The other day i remembered that i am going off to college next year which really made me sad. Mostly bc i used to be really close with my past alumni friends and then we lost touch. Like we fell off the edge of the earth. I really dont want that to happen bc i love a lot of people who i will miss very much. I learn so much from them and truly enjoy spending time with them. Its going to be really hard for me to leave go away from all these inspirational people whom i know and have really come to love and become attached to.

You know what i was thinking. People act differently around everyone. So does anyone really know the whole true me? Like some people i talk to only with a teasing tone and they do not know or understand the dreams and deepness within me. Its like the "You think you know but you have no idea" thing bc some people whom i see everyday know really nothing except what i choose to present to them. However a ton of other people may have something bigger inside them that i do not know either. Yes i guess i should get to know them more to understand, but i think the impression they give off to me tells me that i shouldnt we have nothing in common etc. KV tells me that once you truly get to know someone you love them. Bc you understand their imperfections. you understand what they went through and why they are the way they are. I totally agree bc all the people whom i truly know i love them but there are many that i do not totally understand and love them still, ok now i am confusing myself. Anyways.

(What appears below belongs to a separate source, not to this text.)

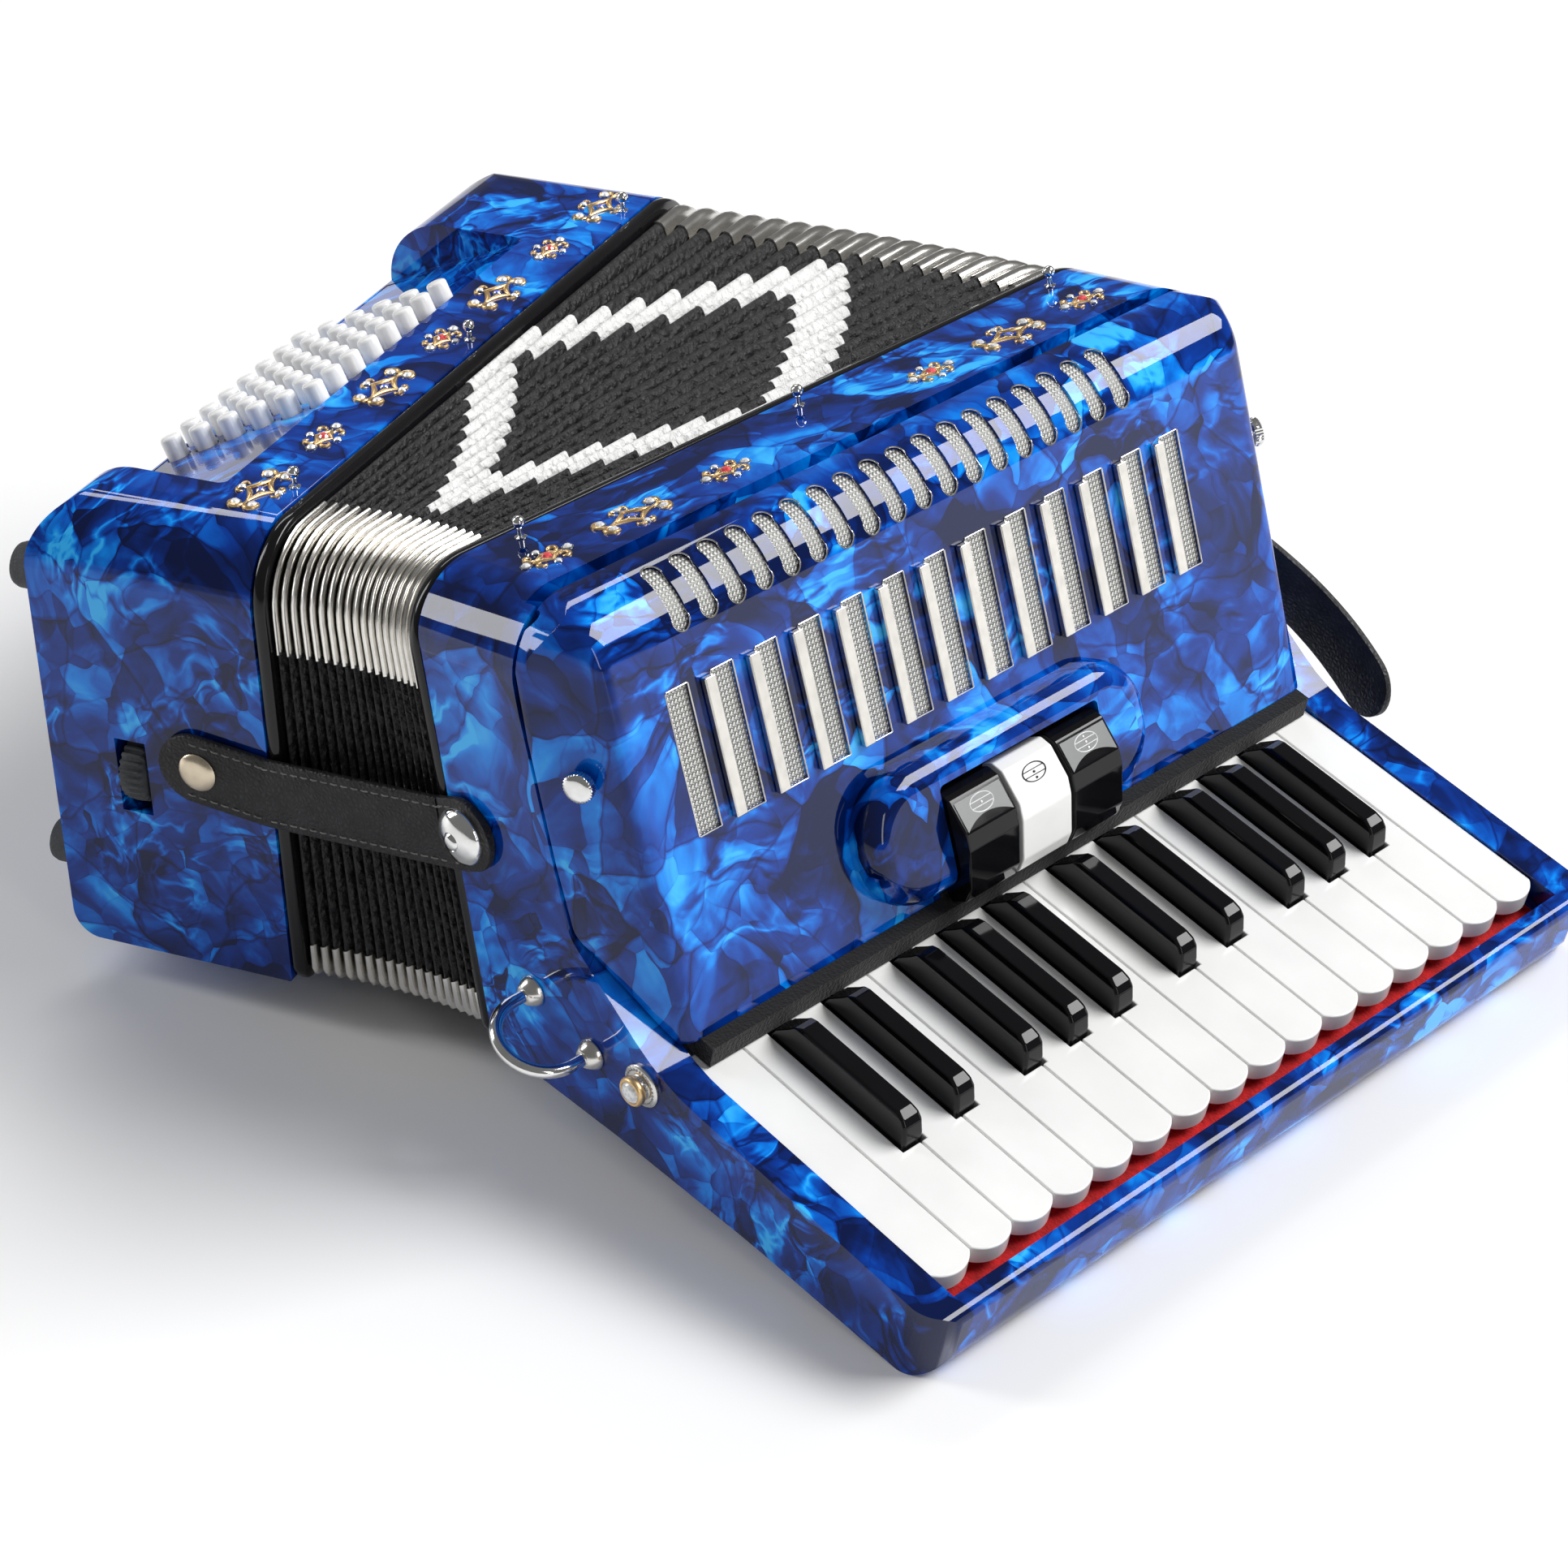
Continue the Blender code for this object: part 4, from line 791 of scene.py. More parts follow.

ok i've been thinking about fate and destiny a lot lately, but i cant write about it now bc i havent thought about it enough yet to say anything about it. Have you seen the movie Serendipity?

But, do you believe in love at first sight? yes but i think it is very rare. Isnt it wierd that why you usually get to know someone is bc you are attracted to them. hmmm

The sky is beautiful tonight. I get so much energy and strengh staring at the stars or the moon especially.
I wrote a poem about the moon once and i am very proud of it bc it was my first attempt at writing a poem (and the last) bc i have to choose a topic to write about, it doesnt come to me like some people i know, which i am astonished at. But when i thought about what i love the most it was the moon.

Leaning on strong beams
Searching for floating hope in the night sky
It seems clear through glass panes
Tired from rowdy teenage adventures
Thirsting for steady ground
Alas, bright, round, and large it gives life to me
Swimming thoughts, loud troubles, and foggy dreams seem to run away
Filled with awe I stand still
Everything forgotten strong beams turn to feather pillows and the moon watches me
With white light nothing will happen
Calm, quiet, and still
We need security

knight (words like this are so weird and yet fun) everyone!!